Part of a data file:
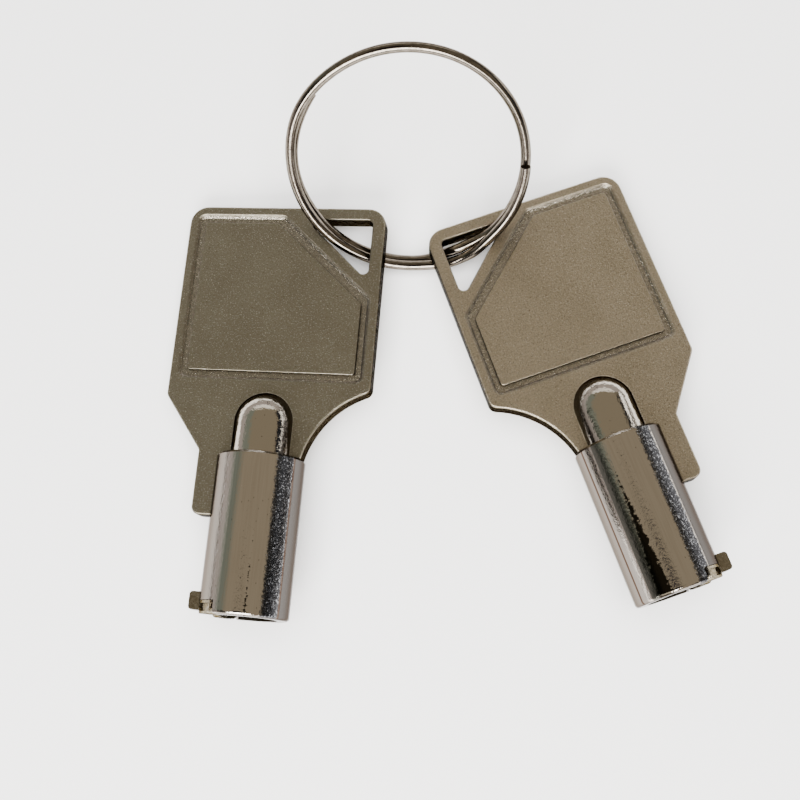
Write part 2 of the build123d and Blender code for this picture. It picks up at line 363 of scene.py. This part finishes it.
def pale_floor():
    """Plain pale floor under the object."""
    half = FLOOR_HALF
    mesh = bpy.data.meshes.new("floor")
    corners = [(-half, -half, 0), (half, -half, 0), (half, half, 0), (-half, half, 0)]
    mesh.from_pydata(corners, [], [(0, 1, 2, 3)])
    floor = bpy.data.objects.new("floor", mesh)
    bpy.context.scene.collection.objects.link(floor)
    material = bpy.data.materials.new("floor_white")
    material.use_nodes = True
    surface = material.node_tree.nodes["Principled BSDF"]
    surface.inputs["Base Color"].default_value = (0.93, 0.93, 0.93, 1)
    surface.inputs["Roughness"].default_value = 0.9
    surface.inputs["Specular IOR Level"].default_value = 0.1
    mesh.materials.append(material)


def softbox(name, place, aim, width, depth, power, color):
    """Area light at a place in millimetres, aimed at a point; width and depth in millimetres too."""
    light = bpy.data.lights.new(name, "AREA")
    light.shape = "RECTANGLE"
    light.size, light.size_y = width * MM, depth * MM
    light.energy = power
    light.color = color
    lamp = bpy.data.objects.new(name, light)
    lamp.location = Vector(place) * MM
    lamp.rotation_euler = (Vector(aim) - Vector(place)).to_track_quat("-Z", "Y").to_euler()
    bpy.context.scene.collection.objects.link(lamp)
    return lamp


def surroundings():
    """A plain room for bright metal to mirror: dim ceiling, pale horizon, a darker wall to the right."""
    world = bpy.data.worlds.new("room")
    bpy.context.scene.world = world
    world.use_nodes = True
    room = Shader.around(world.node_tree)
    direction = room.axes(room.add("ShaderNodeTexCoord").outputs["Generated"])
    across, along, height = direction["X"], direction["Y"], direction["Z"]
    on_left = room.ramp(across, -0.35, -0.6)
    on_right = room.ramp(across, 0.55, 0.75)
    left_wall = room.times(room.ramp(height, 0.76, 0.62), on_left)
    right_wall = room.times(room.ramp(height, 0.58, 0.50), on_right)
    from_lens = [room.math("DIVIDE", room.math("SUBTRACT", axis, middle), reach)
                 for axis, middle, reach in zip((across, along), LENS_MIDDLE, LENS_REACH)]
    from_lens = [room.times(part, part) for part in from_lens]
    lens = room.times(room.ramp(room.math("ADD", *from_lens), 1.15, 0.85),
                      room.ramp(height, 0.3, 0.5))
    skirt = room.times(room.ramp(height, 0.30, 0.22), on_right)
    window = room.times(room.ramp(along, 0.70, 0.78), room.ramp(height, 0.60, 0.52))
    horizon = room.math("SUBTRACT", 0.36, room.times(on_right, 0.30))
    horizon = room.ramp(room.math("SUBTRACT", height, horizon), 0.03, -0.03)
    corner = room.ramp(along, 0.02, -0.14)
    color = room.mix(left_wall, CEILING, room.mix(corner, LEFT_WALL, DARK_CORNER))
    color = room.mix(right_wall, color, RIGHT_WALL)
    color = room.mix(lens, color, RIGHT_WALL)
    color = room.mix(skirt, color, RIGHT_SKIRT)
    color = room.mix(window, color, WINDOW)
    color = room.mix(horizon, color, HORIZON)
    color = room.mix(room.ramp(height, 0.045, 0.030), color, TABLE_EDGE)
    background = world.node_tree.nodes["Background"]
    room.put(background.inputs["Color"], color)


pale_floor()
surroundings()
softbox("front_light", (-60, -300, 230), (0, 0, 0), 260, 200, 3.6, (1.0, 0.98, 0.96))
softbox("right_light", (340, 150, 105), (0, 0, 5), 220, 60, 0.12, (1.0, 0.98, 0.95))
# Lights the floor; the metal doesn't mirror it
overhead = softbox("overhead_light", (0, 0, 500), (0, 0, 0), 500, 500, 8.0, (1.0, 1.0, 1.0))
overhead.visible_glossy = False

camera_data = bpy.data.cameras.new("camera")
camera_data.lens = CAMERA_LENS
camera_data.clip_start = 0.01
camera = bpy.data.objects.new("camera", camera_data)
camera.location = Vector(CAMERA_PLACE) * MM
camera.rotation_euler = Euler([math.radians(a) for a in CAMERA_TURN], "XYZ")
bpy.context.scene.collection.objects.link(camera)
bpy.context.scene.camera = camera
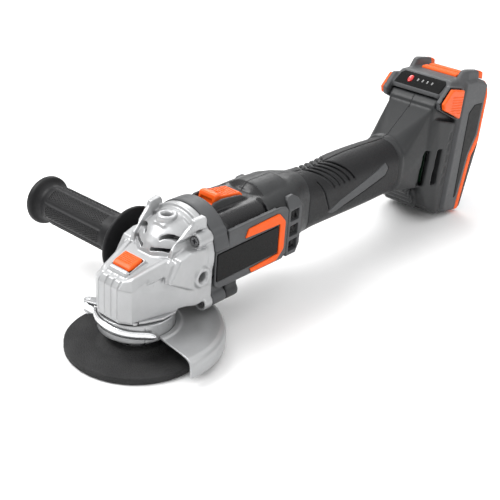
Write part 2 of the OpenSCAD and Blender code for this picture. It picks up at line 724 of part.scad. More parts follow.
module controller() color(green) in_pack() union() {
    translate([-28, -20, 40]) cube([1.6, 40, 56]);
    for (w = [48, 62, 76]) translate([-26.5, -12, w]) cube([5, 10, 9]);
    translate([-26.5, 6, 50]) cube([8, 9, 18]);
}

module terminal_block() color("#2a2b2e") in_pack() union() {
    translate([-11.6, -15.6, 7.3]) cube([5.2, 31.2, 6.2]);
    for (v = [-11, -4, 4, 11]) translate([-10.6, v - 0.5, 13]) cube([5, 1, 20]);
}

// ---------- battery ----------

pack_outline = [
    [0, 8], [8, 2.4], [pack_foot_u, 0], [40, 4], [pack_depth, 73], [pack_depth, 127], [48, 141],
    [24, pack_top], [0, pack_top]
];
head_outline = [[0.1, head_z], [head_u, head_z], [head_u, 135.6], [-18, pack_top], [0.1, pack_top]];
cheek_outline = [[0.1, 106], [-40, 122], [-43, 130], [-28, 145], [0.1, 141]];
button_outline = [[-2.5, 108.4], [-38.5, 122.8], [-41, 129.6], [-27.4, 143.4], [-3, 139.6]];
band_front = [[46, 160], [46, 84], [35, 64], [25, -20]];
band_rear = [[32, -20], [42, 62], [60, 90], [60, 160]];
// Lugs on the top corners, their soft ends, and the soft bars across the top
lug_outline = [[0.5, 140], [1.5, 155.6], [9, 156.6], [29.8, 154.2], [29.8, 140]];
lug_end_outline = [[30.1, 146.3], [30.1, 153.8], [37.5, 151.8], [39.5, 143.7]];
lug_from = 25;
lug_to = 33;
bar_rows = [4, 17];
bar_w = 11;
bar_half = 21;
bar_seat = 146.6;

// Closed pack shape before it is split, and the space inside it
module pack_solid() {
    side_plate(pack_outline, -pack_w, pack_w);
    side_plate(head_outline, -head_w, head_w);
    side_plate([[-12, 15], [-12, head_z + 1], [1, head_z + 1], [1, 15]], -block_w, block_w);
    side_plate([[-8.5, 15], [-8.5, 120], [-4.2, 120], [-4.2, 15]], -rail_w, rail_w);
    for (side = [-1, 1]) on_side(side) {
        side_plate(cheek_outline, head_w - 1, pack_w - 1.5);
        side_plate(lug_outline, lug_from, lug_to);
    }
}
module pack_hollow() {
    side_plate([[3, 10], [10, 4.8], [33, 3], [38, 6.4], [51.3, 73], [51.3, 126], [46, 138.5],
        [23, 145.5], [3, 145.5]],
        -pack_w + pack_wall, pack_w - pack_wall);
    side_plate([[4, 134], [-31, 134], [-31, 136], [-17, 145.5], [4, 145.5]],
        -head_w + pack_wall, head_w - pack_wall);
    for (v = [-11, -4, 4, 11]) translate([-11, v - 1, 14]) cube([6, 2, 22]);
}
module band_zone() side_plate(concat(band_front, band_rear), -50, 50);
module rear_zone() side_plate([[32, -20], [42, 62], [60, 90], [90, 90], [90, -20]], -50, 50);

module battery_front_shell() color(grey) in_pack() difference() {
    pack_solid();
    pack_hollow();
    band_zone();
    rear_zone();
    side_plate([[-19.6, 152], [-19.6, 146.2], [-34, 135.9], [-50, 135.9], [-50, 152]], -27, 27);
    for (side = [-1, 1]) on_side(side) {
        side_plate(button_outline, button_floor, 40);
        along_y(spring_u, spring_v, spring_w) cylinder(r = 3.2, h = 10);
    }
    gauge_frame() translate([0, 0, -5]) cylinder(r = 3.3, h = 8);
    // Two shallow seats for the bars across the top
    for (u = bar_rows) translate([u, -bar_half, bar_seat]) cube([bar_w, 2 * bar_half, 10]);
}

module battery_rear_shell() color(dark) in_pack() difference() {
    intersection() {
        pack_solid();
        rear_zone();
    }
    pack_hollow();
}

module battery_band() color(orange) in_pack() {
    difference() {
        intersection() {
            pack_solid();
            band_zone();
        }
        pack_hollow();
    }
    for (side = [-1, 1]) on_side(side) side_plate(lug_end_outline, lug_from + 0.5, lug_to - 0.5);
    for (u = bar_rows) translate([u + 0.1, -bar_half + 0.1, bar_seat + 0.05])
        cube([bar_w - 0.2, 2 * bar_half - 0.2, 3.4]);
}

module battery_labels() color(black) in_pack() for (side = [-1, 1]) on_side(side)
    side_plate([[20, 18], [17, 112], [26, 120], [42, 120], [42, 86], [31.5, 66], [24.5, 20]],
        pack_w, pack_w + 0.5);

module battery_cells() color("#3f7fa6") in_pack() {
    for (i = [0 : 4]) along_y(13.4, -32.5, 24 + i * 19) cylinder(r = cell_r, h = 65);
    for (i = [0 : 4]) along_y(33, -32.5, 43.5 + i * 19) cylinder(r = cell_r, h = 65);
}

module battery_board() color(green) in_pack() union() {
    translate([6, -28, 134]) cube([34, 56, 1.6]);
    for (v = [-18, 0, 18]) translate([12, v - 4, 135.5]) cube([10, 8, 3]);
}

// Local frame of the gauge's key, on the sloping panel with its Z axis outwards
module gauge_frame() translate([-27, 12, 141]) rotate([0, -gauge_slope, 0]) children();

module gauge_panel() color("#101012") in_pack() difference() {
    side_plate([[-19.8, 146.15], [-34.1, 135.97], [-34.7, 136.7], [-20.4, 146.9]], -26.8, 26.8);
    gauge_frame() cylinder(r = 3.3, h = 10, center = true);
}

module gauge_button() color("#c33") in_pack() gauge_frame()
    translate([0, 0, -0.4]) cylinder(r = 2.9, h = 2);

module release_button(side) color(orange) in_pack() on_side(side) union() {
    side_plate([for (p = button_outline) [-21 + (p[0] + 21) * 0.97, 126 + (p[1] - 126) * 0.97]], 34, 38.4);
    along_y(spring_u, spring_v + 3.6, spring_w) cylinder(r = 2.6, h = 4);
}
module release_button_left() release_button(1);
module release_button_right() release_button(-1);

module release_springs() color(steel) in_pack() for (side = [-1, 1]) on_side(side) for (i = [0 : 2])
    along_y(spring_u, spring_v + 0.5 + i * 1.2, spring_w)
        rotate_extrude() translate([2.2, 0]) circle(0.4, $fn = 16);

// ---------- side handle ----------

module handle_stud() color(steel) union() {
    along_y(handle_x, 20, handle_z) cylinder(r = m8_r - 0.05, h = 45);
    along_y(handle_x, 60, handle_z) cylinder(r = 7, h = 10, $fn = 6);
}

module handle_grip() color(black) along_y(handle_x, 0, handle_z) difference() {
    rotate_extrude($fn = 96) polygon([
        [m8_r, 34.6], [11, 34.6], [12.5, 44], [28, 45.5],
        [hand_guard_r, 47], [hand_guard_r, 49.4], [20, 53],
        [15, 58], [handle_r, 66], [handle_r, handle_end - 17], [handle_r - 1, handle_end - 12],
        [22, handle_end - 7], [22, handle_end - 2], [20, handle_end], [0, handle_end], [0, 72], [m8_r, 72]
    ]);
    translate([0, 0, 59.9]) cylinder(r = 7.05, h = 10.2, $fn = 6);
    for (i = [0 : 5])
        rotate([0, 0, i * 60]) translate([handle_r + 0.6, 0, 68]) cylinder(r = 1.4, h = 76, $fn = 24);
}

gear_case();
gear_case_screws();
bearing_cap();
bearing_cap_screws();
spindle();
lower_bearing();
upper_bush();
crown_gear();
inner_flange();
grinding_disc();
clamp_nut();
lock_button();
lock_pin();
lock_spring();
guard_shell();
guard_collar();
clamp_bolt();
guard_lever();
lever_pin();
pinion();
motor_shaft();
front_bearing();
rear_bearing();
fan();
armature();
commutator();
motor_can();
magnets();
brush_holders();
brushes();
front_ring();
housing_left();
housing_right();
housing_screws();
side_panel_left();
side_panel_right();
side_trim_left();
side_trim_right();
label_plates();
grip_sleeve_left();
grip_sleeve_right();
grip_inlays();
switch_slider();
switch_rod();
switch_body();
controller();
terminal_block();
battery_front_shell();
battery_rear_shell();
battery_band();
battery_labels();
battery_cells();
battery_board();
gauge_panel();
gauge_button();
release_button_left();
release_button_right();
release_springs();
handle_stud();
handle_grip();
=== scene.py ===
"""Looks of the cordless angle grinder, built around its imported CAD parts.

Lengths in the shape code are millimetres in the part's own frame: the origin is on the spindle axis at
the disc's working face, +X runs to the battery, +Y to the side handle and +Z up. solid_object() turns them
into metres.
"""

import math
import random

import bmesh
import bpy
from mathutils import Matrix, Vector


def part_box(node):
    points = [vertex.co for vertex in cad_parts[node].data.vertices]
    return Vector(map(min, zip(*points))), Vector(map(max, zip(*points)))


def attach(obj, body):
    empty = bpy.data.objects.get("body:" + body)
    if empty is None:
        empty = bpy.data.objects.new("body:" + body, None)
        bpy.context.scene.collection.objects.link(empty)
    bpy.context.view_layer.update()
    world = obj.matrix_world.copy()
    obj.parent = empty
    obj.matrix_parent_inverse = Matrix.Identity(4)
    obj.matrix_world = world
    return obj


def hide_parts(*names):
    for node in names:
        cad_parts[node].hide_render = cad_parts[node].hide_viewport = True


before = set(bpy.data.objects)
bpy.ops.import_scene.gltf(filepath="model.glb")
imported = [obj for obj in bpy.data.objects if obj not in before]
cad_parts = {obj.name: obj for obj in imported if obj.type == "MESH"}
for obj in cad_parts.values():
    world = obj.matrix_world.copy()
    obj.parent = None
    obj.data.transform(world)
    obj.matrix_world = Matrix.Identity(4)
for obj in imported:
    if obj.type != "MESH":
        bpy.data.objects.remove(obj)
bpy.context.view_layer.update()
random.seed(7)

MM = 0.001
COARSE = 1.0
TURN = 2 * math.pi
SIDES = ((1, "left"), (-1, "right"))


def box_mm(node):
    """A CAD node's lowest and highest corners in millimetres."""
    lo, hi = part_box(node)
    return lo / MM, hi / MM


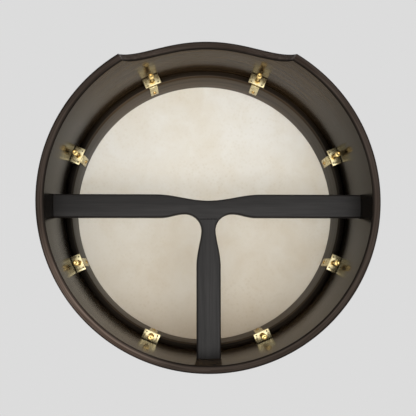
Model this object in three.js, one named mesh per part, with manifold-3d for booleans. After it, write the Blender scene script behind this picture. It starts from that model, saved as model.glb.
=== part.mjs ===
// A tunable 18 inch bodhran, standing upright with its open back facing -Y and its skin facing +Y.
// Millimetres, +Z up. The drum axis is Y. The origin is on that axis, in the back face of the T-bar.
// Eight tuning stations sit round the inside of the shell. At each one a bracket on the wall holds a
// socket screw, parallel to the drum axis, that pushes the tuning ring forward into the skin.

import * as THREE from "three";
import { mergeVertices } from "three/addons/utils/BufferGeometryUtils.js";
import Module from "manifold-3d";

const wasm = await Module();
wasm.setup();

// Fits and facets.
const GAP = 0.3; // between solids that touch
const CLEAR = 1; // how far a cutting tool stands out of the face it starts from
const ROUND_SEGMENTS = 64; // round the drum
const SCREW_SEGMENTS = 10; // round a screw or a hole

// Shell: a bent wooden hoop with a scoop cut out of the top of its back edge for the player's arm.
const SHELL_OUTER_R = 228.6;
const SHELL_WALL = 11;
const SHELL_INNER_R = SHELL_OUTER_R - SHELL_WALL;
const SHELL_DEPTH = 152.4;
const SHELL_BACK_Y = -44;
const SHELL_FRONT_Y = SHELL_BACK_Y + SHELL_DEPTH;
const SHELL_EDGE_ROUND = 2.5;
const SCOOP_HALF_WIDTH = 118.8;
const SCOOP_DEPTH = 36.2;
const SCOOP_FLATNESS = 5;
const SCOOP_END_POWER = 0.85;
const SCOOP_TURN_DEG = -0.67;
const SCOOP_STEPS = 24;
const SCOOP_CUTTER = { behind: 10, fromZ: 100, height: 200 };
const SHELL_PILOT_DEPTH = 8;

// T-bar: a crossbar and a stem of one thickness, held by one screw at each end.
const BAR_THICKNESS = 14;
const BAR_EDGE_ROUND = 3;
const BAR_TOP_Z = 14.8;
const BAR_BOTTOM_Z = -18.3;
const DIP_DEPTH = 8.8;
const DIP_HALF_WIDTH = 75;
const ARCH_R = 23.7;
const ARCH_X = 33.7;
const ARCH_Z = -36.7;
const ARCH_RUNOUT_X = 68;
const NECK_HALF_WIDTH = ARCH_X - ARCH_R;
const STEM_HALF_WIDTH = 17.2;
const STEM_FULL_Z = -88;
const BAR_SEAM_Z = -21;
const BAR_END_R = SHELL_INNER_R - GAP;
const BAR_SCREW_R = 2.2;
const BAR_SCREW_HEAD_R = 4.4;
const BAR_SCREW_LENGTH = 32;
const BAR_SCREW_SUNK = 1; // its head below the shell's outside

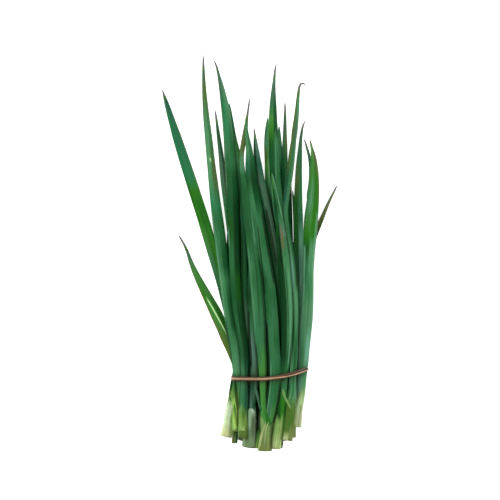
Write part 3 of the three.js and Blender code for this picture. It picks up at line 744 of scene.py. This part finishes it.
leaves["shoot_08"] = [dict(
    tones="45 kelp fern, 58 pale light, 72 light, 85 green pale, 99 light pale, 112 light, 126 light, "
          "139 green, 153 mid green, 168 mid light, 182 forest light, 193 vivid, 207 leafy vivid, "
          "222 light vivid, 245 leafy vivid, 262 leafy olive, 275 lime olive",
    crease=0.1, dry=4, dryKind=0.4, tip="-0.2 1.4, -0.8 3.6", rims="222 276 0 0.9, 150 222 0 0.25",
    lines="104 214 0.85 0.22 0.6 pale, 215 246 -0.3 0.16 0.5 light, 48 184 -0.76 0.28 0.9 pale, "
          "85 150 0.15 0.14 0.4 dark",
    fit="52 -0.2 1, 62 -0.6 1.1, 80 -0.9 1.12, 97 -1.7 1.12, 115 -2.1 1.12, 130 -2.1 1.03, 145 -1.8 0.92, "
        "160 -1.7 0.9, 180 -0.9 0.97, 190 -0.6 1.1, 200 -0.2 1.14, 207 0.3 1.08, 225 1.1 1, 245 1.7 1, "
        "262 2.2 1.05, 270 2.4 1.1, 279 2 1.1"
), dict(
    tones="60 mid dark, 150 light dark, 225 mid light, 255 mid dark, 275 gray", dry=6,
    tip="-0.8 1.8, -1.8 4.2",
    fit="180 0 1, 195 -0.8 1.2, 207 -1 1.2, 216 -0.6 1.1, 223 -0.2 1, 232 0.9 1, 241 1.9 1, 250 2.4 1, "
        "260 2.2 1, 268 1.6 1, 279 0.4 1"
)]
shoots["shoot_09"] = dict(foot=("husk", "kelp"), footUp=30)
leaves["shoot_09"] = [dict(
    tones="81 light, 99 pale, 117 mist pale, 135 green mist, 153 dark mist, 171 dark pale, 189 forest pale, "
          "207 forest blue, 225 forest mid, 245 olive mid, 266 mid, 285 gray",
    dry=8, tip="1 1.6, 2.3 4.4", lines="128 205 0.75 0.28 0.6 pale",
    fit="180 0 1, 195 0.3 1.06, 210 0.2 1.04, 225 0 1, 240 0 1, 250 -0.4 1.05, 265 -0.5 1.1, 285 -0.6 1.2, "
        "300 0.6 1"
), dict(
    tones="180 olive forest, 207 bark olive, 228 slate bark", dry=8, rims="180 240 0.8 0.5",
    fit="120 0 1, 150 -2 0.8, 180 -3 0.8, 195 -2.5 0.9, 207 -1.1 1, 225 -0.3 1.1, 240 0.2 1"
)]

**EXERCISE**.
Repeat word for word the stretch of lines from the one with "gear_case();" down to the one with "imported = [obj", both included.

**WRITTEN SOLUTION**.
gear_case();
gear_case_screws();
bearing_cap();
bearing_cap_screws();
spindle();
lower_bearing();
upper_bush();
crown_gear();
inner_flange();
grinding_disc();
clamp_nut();
lock_button();
lock_pin();
lock_spring();
guard_shell();
guard_collar();
clamp_bolt();
guard_lever();
lever_pin();
pinion();
motor_shaft();
front_bearing();
rear_bearing();
fan();
armature();
commutator();
motor_can();
magnets();
brush_holders();
brushes();
front_ring();
housing_left();
housing_right();
housing_screws();
side_panel_left();
side_panel_right();
side_trim_left();
side_trim_right();
label_plates();
grip_sleeve_left();
grip_sleeve_right();
grip_inlays();
switch_slider();
switch_rod();
switch_body();
controller();
terminal_block();
battery_front_shell();
battery_rear_shell();
battery_band();
battery_labels();
battery_cells();
battery_board();
gauge_panel();
gauge_button();
release_button_left();
release_button_right();
release_springs();
handle_stud();
handle_grip();
=== scene.py ===
"""Looks of the cordless angle grinder, built around its imported CAD parts.

Lengths in the shape code are millimetres in the part's own frame: the origin is on the spindle axis at
the disc's working face, +X runs to the battery, +Y to the side handle and +Z up. solid_object() turns them
into metres.
"""

import math
import random

import bmesh
import bpy
from mathutils import Matrix, Vector


def part_box(node):
    points = [vertex.co for vertex in cad_parts[node].data.vertices]
    return Vector(map(min, zip(*points))), Vector(map(max, zip(*points)))


def attach(obj, body):
    empty = bpy.data.objects.get("body:" + body)
    if empty is None:
        empty = bpy.data.objects.new("body:" + body, None)
        bpy.context.scene.collection.objects.link(empty)
    bpy.context.view_layer.update()
    world = obj.matrix_world.copy()
    obj.parent = empty
    obj.matrix_parent_inverse = Matrix.Identity(4)
    obj.matrix_world = world
    return obj


def hide_parts(*names):
    for node in names:
        cad_parts[node].hide_render = cad_parts[node].hide_viewport = True


before = set(bpy.data.objects)
bpy.ops.import_scene.gltf(filepath="model.glb")
imported = [obj for obj in bpy.data.objects if obj not in before]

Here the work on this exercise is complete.